GCSE pass rates: end of choice, union warns TES, 26 August 2011
The TES reports that the GCSE pass rate has risen for the 24th year in a row, with A and A* grades at a new high of 23.2 per cent. There were big increases in entries for physics, chemistry and biology, but a decline in modern foreign languages. Mary Bousted, general secretary of teaching union the ATL, welcomed the overall “great results” but said the English Baccalaureate is likely to restrict the range of subjects taught to GCSE. A Department for Education spokesman said the Ebac was not compulsory.

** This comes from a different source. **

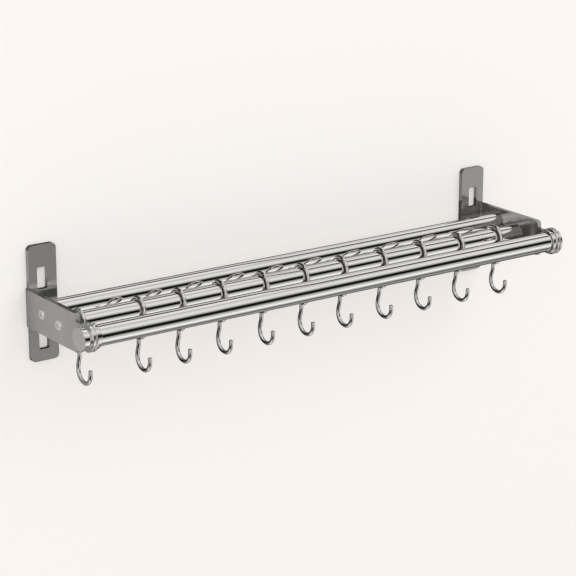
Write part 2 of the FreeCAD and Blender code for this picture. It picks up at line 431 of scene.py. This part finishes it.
def screw_piece(name, face_x, outward, axis_y, axis_z, around=AROUND):
    """A screw whose head looks along outward; rows hold (distance out of the face, radius)."""
    turn = np.linspace(0.0, math.pi / 2, 10)
    # the shoulder is a quarter of an ellipse from the countersink's rim up to the flat top
    shoulder = np.stack([TOP_RISE * np.sin(turn), TOP_R + (SINK_R - TOP_R) * np.cos(turn)], axis=-1)
    shank = [(-SHANK_DEEP, 0.0), (-SHANK_DEEP, SHANK_R), (SHANK_R - SINK_R, SHANK_R)]
    socket = [(TOP_RISE, SOCKET_R + SOCKET_RIM[0]), (TOP_RISE - SOCKET_RIM[1], SOCKET_R),
              (SOCKET_FLOOR, SOCKET_R), (SOCKET_FLOOR, 0.0)]
    out, radius = np.concatenate([shank, shoulder, socket]).T
    angle = np.linspace(0.0, 2 * math.pi, around, endpoint=False)
    hexagon = math.cos(SIXTH / 2) / np.cos((angle + SIXTH / 2) % SIXTH - SIXTH / 2)
    reach = np.repeat(radius[:, None], around, 1)
    reach[-len(socket):] *= hexagon / hexagon.min()
    grid = np.stack([np.repeat((face_x + outward * out)[:, None], around, 1),
                     axis_y + reach * np.cos(angle), axis_z + reach * np.sin(angle)], axis=-1)
    piece = grid_piece(name, grid)
    piece.data.set_sharp_from_angle(angle=math.radians(35.0))
    piece.data.materials.append(screw_steel)
    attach(piece, "rack")
    return piece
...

'Dead' diploma has cost £20,000 per pupil completing it TES, 26 August 2011
The TES has revealed that the diploma, which is seen by at least one major examination board as “dead” has cost nearly £20,000 for every pupil completing it, not including teaching costs, almost twice the amount previously thought. It was originally seen as a serious rival to A levels and GCSEs, but just 9.069 diplomas aimed at GCSE-level pupils were completed this year compared with 5.15 million GCSEs. The government has spent at least £296.6 million developing it, funding consortia, training staff to deliver it and subsidising transport so pupils could reach classes. It now appears the diploma could be doomed.
Tuition fee hike triggers university rethink TES, 26 August 2011
Almost eight out of 10 teenagers who intended to go university will change their plans because of the rise in tuition fees, a poll has revealed. A survey carried out by the National Foundation for Educational Research found that 15% of pupils in Years 10, 11 and 12 have dropped plans to study at university because of the planned increase in fees from next year up to a maximum of £9,000 a year. Almost one in five said they would choose universities which do not charge maximum fees, and 17% said they would consider studying at FE colleges or universities abroad.
Head to fight 'tooth and claw' after parents vow to sue over A- levels TES, 26 August 2011
A private school has vowed to "fight tooth and claw" to defend its reputation after a parent threatened to sue over his son's failure to get straight As at A-level. David Webster missed out on a place to study maths at University College London after his geography coursework was unexpectedly graded E, dragging his overall mark down to B. His father, academic roger Webster, says £11,000-a-year Silcoates School in West Yorkshire breached its contractual duty by failing to guide David correctly, as exam board OCR says the coursework did not meet its published criteria. All six pupils in geography got lower than expected for one unit and despite two appeals all scripts came back unchanged. David is now reading natural science at Durham University. The dispute has been going on for two years.
Teachers' children must not be able to jump queue, warns trust TES, 26 August 2011
Teachers' children should not be allowed to jump the queue for places at the most popular schools, leading educational charity the Sutton Trust has warned. It says instead preference should be given to children from poorer backgrounds. The Trust says the government’s planned overhaul of admissions policies would entrench inequality. A draft of the code says any oversubscribed school can prioritise the offspring of its teaching and non-teaching staff to help successful schools recruit and keep the best teachers. But the Sutton Trust says it would be a disincentive for teachers working in more challenging schools in deprived areas. Education secretary Michael Gove said allowing successful schools to expand will put pressure on underperforming schools to improve.